『パリ、恋の診療室』 〜フランス映画(MyFrenchFilmFestival)長編19番勝負 15/19〜

日本公開された暁には必ずや宣伝ポスターにエッフェル塔が合成されるであろう脳内お花畑な邦題を見て幻滅したあなた、安心してください、履いてますよじゃなくって、しみじみといい映画です。
真面目で堅物の兄ボリスと人当たりはいいが傷つきやすい弟ディミトリの二人は共同でパリのチャイナタウンに診療所を開いている、ところがある時、糖尿病の娘を診察したことをきっかけに、その母ジュディットに揃って恋をしてしまう、互いに支え合い、信頼し合ってきた兄弟に訪れた初めての危機、恋の行方はいかに!?

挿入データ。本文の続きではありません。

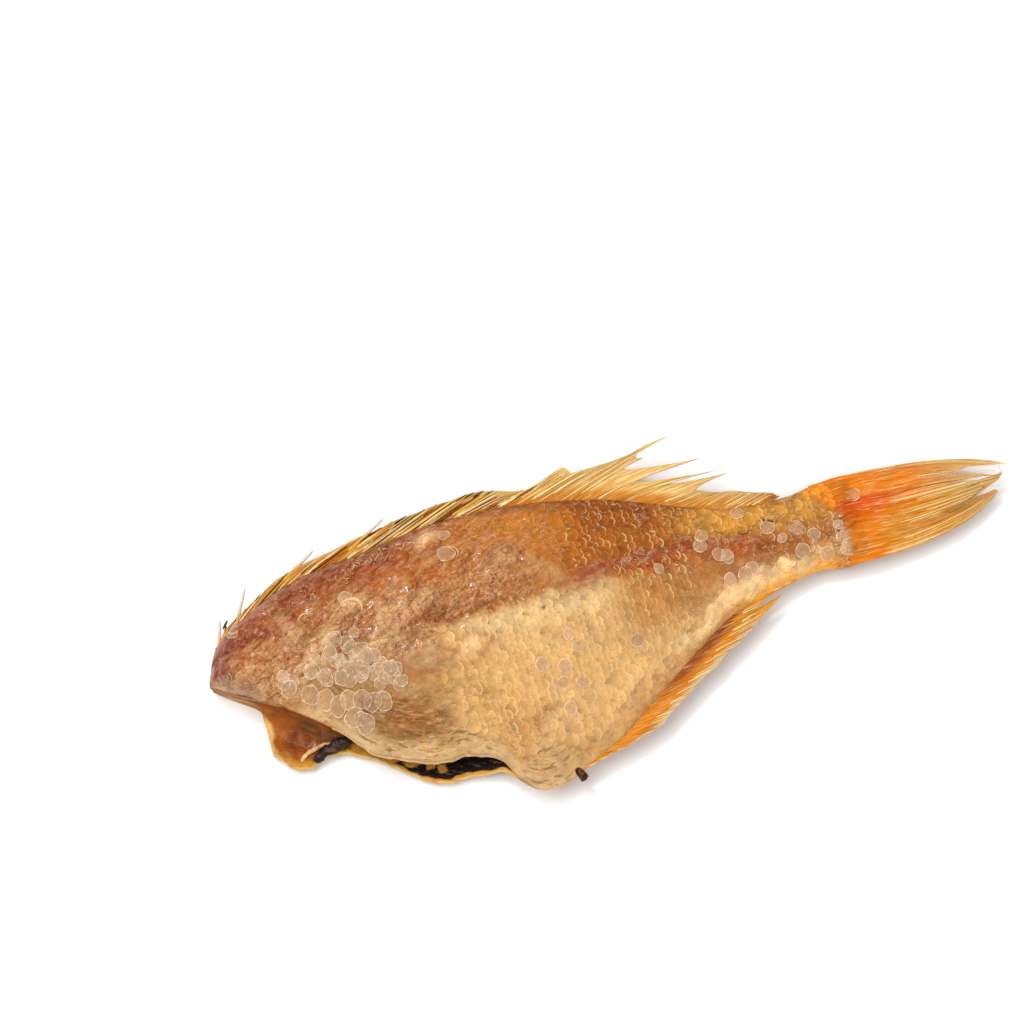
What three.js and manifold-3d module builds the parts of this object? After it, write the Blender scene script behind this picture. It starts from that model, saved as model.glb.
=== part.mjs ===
// Dried salted redfish: a gutted fish with its head cut off, lying on its right flank.
// Millimetres. +Z is up, +X runs from the neck cut to the tail, +Y from the belly to the back.
// It is one piece: the trunk is a lofted C-shaped section round the open belly, and the
// fins, the spines and the vent stub grow out of it.
import * as THREE from "three";
import { ParametricGeometry } from "three/addons/geometries/ParametricGeometry.js";
import { mergeGeometries, mergeVertices } from "three/addons/utils/BufferGeometryUtils.js";
import Module from "manifold-3d";

// ---- Driving dimensions. x is measured from the neck, y from the backbone line.
const TRUNK_LENGTH = 212; // neck cut to the fleshy end under the tail fin
const SLIT_END = 85; // where the gutting slit stops, at the vent
const WALL = 2.2; // belly flap thickness at its lip
const WALL_FADE = 9; // the lips close to one edge over this length before the slit's end
const LIP_ROUND = 0.8; // how far the rounded lip stands past the flap's edge
const NECK_TIP_Y = 3.6; // the neck's foremost point, on the backbone
const NECK_SETBACK = 1.42; // slope of the head's cut from the backbone down to the belly
const NAPE_SETBACK = 0.3; // slope of the head's cut from the backbone up to the nape
const LOWER_FLAP_FRONT = 13.4; // the lower flap is cut square at this distance
const NECK_BLEND = 62; // the cut's slant fades out of the sections over this length
const NECK_ROUNDING = { over: 9, left: 0.42, above: -10, fade: 6 };
const CREST_POWER = 1.2; // puts a flank's crest a little above mid depth
const UPPER_FULLNESS = 0.62; // power of the shown flank's arch, smaller is fuller
const LOWER_FULLNESS = 0.85; // the same for the hidden flank
const SEPTUM_GROOVE = { depth: 1.1, width: 2.6, from: 20, to: 170, fade: 25 };
const BACK_TROUGH = { depth: 1.2, width: 3.5, below: 9.5, to: 130, fade: 40 };
const BELLY_FOLD = { depth: 1.6, width: 3.2, below: -6, fade: 8 };
const FIN_ROOT = 3; // how deep a fin is rooted in the body
const FIN_THICKNESS = 1.3;
const FIN_BLUNTNESS = 0.4; // power of a fin's lens section, smaller is blunter
const DORSAL_SPAN = [9, 188];
const ANAL_SPAN = [106, 180];
const SPINE = { radius: 0.9, sides: 6 };
const FOLDED_SPINES = { count: 13, first: 13, pitch: 9.2, length: 27, root: 2 };
const TAIL = { root: 199, thickness: 1.5 };
const VENT_STUB = { radius: 1.2, root: [101, -51, 9], tip: [104, -56.6, 9.6] };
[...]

なにより素晴らしいのは、いつからか精神的に癒着してしまった兄弟が、他者への強い感情(言わずもがな、ジュディットへの愛)によって初めて独立した個人として目覚める点で、仮に社会で成功していようが家庭を築いていようがそんなこととはいっさい関係なく、個として生きる道を先んじてかわす身振りによって精神の安定を得ている大人は数知れず、しかし件のレッテル貼りが盾にも刃にもなりなかなか真正面から光が当てられないところ、一種のタブーとも言えるこのテーマを静かで落ち着いた雰囲気の中に置いた本作の志は高い。(赤と黒を基調にした衣装や美術は、エル・リシツキーの絵画『赤い楔で白を穿て』に代表されるロシア構成主義のスタイルを思わせるものだが、これは名前からロシア系と知れる兄弟にひっかけたシャレ?もしくはオシャレ?)